BEGIN Data provided
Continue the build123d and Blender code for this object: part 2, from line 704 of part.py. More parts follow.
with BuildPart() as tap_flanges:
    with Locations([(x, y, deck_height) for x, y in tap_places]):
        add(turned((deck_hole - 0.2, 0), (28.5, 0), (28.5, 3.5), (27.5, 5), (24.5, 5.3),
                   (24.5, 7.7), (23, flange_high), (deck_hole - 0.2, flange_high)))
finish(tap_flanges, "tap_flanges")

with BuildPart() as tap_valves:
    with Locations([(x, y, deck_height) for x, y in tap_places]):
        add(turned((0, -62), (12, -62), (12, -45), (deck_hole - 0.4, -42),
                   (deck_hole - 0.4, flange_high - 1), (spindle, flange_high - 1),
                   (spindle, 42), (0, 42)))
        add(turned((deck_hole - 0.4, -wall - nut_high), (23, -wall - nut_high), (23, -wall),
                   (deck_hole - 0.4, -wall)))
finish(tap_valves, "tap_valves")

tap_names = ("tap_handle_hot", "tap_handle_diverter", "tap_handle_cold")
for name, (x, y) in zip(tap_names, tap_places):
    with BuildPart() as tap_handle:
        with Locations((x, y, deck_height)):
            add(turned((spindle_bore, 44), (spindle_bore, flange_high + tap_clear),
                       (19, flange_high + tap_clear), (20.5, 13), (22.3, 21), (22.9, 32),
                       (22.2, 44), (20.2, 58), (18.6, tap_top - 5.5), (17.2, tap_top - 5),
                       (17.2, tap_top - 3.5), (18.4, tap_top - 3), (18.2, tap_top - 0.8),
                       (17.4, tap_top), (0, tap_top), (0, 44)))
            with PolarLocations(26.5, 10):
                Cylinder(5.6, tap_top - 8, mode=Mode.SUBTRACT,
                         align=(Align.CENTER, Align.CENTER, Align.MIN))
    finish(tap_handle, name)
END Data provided
BEGIN Data provided
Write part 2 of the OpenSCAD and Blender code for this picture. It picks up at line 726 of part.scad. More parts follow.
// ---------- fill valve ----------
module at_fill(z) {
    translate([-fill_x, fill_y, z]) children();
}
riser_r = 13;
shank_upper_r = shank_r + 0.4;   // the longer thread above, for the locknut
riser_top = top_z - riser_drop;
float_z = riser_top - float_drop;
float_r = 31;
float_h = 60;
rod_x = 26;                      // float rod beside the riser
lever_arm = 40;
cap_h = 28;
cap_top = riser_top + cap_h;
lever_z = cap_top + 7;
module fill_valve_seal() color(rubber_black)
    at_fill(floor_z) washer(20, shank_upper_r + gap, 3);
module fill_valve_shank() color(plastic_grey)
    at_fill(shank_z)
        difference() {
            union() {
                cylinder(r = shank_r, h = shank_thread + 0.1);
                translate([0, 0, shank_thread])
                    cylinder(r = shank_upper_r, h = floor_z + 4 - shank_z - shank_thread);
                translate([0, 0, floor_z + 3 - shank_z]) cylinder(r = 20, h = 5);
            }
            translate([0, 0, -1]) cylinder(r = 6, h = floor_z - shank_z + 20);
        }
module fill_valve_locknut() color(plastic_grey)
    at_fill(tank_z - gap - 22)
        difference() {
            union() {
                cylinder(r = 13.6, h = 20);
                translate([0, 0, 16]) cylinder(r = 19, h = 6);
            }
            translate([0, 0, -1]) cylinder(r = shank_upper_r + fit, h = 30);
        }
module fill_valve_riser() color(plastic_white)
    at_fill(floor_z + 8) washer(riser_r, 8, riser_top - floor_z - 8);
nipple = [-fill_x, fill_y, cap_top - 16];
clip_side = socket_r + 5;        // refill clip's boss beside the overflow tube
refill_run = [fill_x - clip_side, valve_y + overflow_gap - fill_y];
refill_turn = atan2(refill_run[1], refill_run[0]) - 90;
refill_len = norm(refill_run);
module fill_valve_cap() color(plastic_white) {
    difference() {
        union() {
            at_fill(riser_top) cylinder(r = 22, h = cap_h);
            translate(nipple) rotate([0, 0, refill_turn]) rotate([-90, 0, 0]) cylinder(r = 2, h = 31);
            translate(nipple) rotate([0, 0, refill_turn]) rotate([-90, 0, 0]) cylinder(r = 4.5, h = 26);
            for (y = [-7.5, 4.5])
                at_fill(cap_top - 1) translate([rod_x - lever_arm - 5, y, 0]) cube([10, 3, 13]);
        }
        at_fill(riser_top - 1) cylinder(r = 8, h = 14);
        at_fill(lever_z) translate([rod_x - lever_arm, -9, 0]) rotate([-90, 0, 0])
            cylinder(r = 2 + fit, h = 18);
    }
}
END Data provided
Only the lines from the one with "Continue the build123d" up to the one with "finish(tap_handle, name)" should be repeated, both included, exactly as they appear.

Continue the build123d and Blender code for this object: part 2, from line 704 of part.py. More parts follow.
with BuildPart() as tap_flanges:
    with Locations([(x, y, deck_height) for x, y in tap_places]):
        add(turned((deck_hole - 0.2, 0), (28.5, 0), (28.5, 3.5), (27.5, 5), (24.5, 5.3),
                   (24.5, 7.7), (23, flange_high), (deck_hole - 0.2, flange_high)))
finish(tap_flanges, "tap_flanges")

with BuildPart() as tap_valves:
    with Locations([(x, y, deck_height) for x, y in tap_places]):
        add(turned((0, -62), (12, -62), (12, -45), (deck_hole - 0.4, -42),
                   (deck_hole - 0.4, flange_high - 1), (spindle, flange_high - 1),
                   (spindle, 42), (0, 42)))
        add(turned((deck_hole - 0.4, -wall - nut_high), (23, -wall - nut_high), (23, -wall),
                   (deck_hole - 0.4, -wall)))
finish(tap_valves, "tap_valves")

tap_names = ("tap_handle_hot", "tap_handle_diverter", "tap_handle_cold")
for name, (x, y) in zip(tap_names, tap_places):
    with BuildPart() as tap_handle:
        with Locations((x, y, deck_height)):
            add(turned((spindle_bore, 44), (spindle_bore, flange_high + tap_clear),
                       (19, flange_high + tap_clear), (20.5, 13), (22.3, 21), (22.9, 32),
                       (22.2, 44), (20.2, 58), (18.6, tap_top - 5.5), (17.2, tap_top - 5),
                       (17.2, tap_top - 3.5), (18.4, tap_top - 3), (18.2, tap_top - 0.8),
                       (17.4, tap_top), (0, tap_top), (0, 44)))
            with PolarLocations(26.5, 10):
                Cylinder(5.6, tap_top - 8, mode=Mode.SUBTRACT,
                         align=(Align.CENTER, Align.CENTER, Align.MIN))
    finish(tap_handle, name)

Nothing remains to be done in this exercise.